As for Taffer’s choice of the cocktail that everyone should know, he’s just as shocked: “The Screwdriver? Really?”
Taffer’s origin story of the Screwdriver seems a bit shaky as well. While certain stories do place its start with American oil workers, they probably weren’t drinking them here in America with any degree of regularity, and definitely not during the 1920s, which, you know, happened to be Prohibition. Renowned spirits writer Dale DeGroff instead traces the popularization of the Screwdriver to the post-World War II years, with a huge marketing push from Smirnoff. Prior to that, vodka wasn’t very well-known or widely available in the States.
Elsewhere, the Old Fashioned was Taffer’s choice for the most underrated cocktail. A fine, renowned cocktail, to be sure, but underrated? That’s like calling The Beatles underrated.
“The Old Fashioned is anything but underrated,” says Heather Dickey-Wells of Bar Truman in New York. “It is the single most revered cocktail of professionals by far. Where the hell is he drinking?”

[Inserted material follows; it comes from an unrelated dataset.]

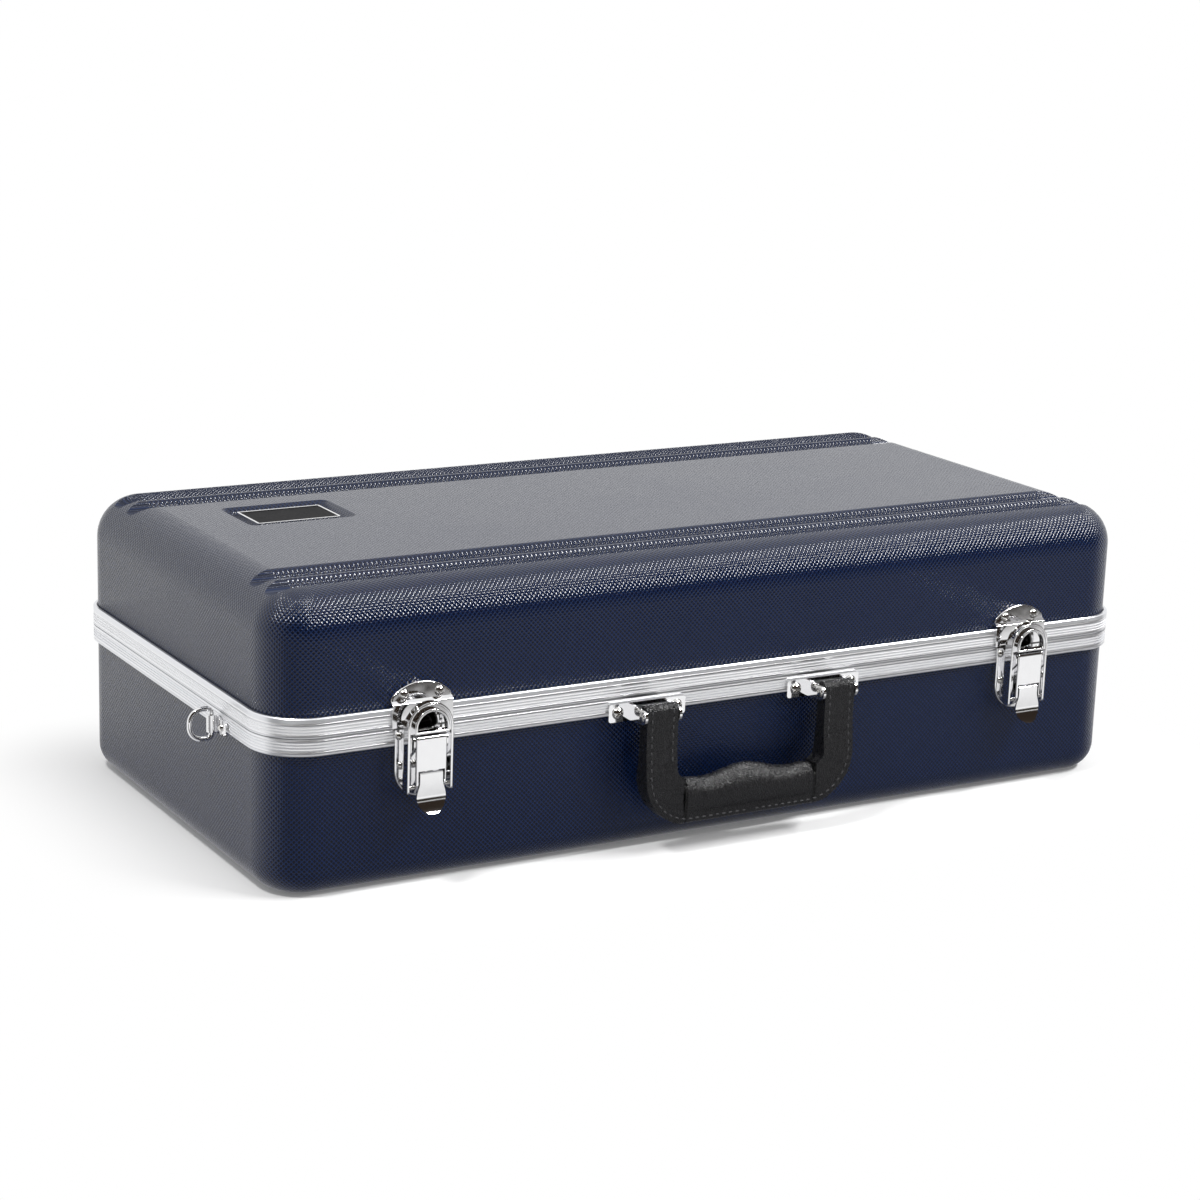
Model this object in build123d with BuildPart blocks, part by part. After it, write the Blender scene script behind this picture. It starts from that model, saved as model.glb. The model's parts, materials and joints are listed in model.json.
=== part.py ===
"""Hard trumpet case: moulded shells, aluminium valances, draw latches, handle and lining.

Frame: origin at the centre of the base's underside, +X along the length, +Y to the
hinge side, +Z up. The latches and the handle face -Y. Millimetres.
"""

import os

from build123d import *

# ---------------------------------------------------------------- driving dimensions
# Case envelope, measured over the valances
LENGTH = 560.0
WIDTH = 278.0
HEIGHT = 164.0
CORNER_R = 30.0
PARTING_Z = 88.7

# Moulded shells
SHELL_WALL = 3.0
SHELL_INSET = 2.6
BASE_EDGE_R = 16.0
LID_EDGE_R = 24.0

# Lid grooves: two channels along each long side
GROOVE_DEPTH = 5.2
GROOVE_TOP_W = 18.0
GROOVE_FLOOR_W = 7.0
GROOVE_INNER_Y = 87.5
GROOVE_PITCH = 19.5
GROOVE_ROUND = 3.5
CREST_ROUND = 1.6

# Recess for the badge on the lid
BADGE_X = -191.0
BADGE_Y = 38.5
BADGE_LENGTH = 51.0
BADGE_WIDTH = 31.0
BADGE_T = 2.0
BADGE_BORDER = 1.3
BADGE_FACE_SINK = 0.35
RECESS_MARGIN = 3.5
RECESS_DEPTH = 3.0
RECESS_SLOPE = 4.0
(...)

As for his recipe for the cocktail, while muddling the fruit in an Old Fashioned is something of a disputed technique, it’s certainly fallen out of favor today. “The fruity version of the Old Fashioned [he mentions] seems to [have come] from a TGI Friday’s with a cosmic red cherry,” Meza says. “All these bad examples undermine the work that has been done by amazing people in the cocktail industry in the last 15 years.”

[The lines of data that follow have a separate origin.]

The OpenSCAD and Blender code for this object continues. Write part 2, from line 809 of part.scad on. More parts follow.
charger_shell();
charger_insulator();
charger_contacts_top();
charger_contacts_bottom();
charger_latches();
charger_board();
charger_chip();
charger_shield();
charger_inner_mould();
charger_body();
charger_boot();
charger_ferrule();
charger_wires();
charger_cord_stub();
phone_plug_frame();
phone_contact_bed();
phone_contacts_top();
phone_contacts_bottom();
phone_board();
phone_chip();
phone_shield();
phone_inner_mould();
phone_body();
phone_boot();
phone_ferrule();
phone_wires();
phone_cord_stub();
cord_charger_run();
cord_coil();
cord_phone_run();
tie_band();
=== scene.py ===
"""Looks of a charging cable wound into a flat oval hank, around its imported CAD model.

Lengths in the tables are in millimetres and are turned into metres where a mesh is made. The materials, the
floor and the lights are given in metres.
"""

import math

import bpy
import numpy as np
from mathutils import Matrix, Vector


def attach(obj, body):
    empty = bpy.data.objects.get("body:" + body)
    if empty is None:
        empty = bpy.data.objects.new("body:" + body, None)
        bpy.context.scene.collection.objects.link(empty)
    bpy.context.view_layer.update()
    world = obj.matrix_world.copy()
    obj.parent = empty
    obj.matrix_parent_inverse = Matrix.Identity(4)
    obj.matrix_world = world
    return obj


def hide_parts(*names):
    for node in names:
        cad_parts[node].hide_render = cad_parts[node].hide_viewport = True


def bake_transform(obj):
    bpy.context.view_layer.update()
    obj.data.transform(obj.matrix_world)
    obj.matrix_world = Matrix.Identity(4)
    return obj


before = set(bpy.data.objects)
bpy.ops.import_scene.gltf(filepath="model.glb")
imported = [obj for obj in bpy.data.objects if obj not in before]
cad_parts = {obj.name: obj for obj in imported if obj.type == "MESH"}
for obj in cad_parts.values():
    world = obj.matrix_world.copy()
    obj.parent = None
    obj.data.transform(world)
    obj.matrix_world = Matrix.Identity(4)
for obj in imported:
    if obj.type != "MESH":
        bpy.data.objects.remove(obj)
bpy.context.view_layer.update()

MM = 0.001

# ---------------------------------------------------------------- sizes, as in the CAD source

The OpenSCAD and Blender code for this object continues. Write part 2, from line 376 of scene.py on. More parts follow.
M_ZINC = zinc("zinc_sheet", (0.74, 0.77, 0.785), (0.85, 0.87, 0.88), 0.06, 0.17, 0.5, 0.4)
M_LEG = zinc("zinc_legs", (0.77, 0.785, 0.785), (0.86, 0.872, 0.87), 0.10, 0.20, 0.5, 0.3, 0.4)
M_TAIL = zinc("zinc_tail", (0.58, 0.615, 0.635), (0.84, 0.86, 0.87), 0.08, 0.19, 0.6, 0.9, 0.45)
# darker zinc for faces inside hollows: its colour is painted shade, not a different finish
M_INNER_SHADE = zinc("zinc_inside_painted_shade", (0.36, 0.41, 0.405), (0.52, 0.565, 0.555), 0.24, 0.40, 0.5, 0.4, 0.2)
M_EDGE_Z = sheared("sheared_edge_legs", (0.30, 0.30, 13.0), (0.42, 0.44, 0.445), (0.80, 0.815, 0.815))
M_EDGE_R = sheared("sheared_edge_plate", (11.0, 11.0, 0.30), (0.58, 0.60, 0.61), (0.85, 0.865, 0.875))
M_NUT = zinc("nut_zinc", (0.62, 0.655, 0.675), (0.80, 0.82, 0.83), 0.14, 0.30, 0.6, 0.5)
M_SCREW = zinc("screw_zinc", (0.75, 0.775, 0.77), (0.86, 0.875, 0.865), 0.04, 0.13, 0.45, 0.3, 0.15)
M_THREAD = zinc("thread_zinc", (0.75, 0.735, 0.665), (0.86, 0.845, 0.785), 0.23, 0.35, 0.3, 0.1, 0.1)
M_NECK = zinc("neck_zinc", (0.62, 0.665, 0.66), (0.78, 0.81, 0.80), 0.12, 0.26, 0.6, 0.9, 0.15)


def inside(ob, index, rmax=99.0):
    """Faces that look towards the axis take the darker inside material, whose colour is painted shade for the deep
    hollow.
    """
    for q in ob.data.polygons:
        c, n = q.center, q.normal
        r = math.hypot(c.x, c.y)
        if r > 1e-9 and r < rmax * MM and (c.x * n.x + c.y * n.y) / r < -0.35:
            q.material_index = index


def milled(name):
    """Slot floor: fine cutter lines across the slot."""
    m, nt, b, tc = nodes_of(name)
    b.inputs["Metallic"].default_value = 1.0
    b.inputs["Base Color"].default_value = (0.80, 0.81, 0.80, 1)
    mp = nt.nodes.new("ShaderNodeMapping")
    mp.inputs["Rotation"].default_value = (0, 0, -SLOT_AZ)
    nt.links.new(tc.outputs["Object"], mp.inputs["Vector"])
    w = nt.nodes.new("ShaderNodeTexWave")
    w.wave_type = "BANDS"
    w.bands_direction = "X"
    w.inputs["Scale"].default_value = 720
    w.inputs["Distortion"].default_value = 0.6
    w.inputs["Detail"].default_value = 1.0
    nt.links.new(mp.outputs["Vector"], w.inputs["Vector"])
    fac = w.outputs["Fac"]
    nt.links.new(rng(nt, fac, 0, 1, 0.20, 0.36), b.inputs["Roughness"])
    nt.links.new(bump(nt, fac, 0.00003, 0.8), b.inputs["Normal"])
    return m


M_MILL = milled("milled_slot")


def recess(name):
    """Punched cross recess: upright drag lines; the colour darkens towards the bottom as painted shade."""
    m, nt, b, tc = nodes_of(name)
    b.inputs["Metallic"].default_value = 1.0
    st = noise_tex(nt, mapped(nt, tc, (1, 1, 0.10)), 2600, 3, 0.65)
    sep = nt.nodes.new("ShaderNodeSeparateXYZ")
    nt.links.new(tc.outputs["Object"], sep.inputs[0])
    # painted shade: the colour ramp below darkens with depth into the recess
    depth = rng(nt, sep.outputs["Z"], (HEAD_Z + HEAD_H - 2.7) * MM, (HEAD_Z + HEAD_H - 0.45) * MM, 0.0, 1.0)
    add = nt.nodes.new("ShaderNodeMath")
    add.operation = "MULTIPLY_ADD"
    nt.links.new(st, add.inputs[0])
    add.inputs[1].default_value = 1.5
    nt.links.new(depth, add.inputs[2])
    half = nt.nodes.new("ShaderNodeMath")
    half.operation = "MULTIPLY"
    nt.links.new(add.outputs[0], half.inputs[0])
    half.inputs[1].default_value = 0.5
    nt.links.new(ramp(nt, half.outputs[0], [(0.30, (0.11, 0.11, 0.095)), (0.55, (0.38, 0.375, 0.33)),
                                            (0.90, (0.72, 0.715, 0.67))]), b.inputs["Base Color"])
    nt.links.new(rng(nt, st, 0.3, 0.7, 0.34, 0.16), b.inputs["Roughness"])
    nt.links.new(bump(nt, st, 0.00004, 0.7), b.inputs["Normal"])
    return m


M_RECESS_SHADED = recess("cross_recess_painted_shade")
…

Perhaps the questionable taste shouldn’t be a surprise coming from someone like Taffer, whose preferred cocktail is a Godfather, made with amaretto and Scotch. And yet the weirdness and questionable advice goes on and on. Bartenders should never drink on the job, he says forcefully—a practice that, while differing state by state and bar by bar, is widely regarded as a welcoming bit of hospitality in most contemporary cocktail bars. Further on, he says it’s OK to wave down your bartender, because anyone who doesn’t see you must obviously not be paying attention, a fact that almost every bartender commenting on the story seems to have taken umbrage with.
“The way he openly talked about how you can wave down a bartender gave the impression that anybody who doesn’t see you isn’t paying attention. Give us a little more credit,” Kalkofen says.

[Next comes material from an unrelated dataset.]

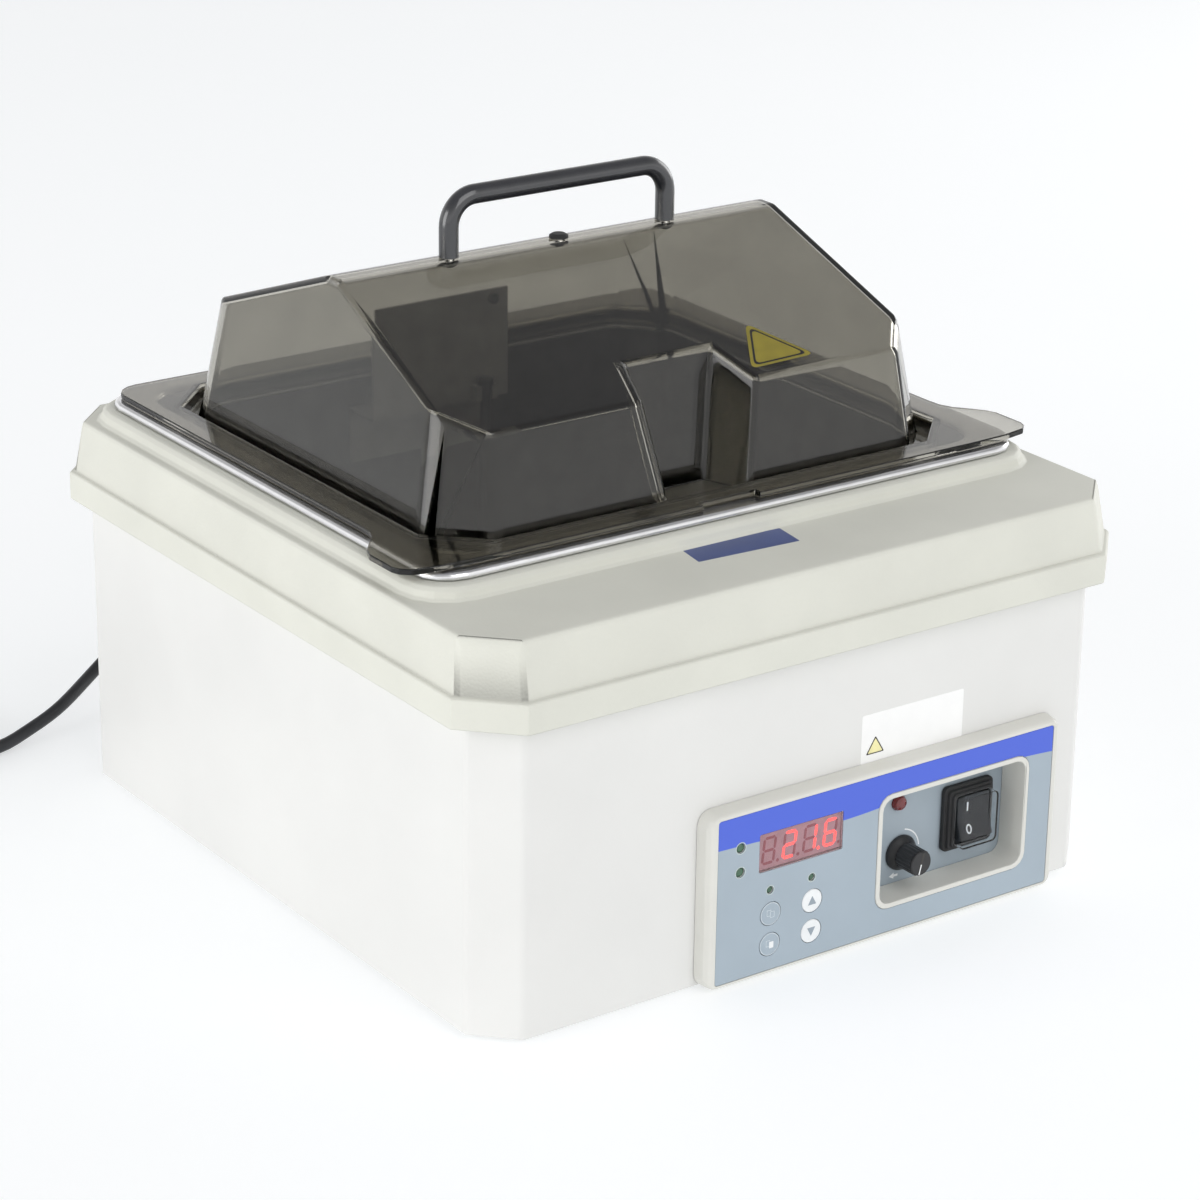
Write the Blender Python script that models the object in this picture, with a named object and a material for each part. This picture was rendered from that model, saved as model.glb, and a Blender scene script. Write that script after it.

“Is it rude to signal a bartender? Absolutely,” Dickey-Wells says. “I dare anyone reading this article to go to a busy Irish pub in Midtown, snap at a bartender, and see how that goes for them. Sure, there are occasions where you’re dealing with novices behind the bar, you’ve been waiting for a long while, and are dying for a second round. But far and wide, you’ve got one man or woman taking care of 20 people trying to get their attention at the same time. They’ve got a system. Wait your turn.”
For all the criticism, there are some, like those cautioning on the Facebook page against overreacting to one guy’s bad opinions, that think it’s all a bit overblown.
“Taffer is alright,” says Al Sotack, a bartender and partner of Jupiter Disco, opening soon in Bushwick. “He’s a product of his era, and the youngest bartenders are disconnected to the bar world of the 80s and 90s. A lot of them never had to learn gross red shots or deal with a big, blustery manager frothing misinformation.”
Is there a teachable moment we can all take from this?
“I don’t know,” says Sotack. “Is this the moment you learned not to be a blowhard? Jon Taffer saying some dumb shit about agave spirits? Maybe. There’s plenty of charlatanism in the bar world—charming sometimes, stupid at others. Taffer isn’t the first by far. If anything, as a human being, you should know talking shit can get you into trouble. That’s a teachable moment, I guess. It applies just as much to a lot of young bartenders who actually know more about mezcal than me.”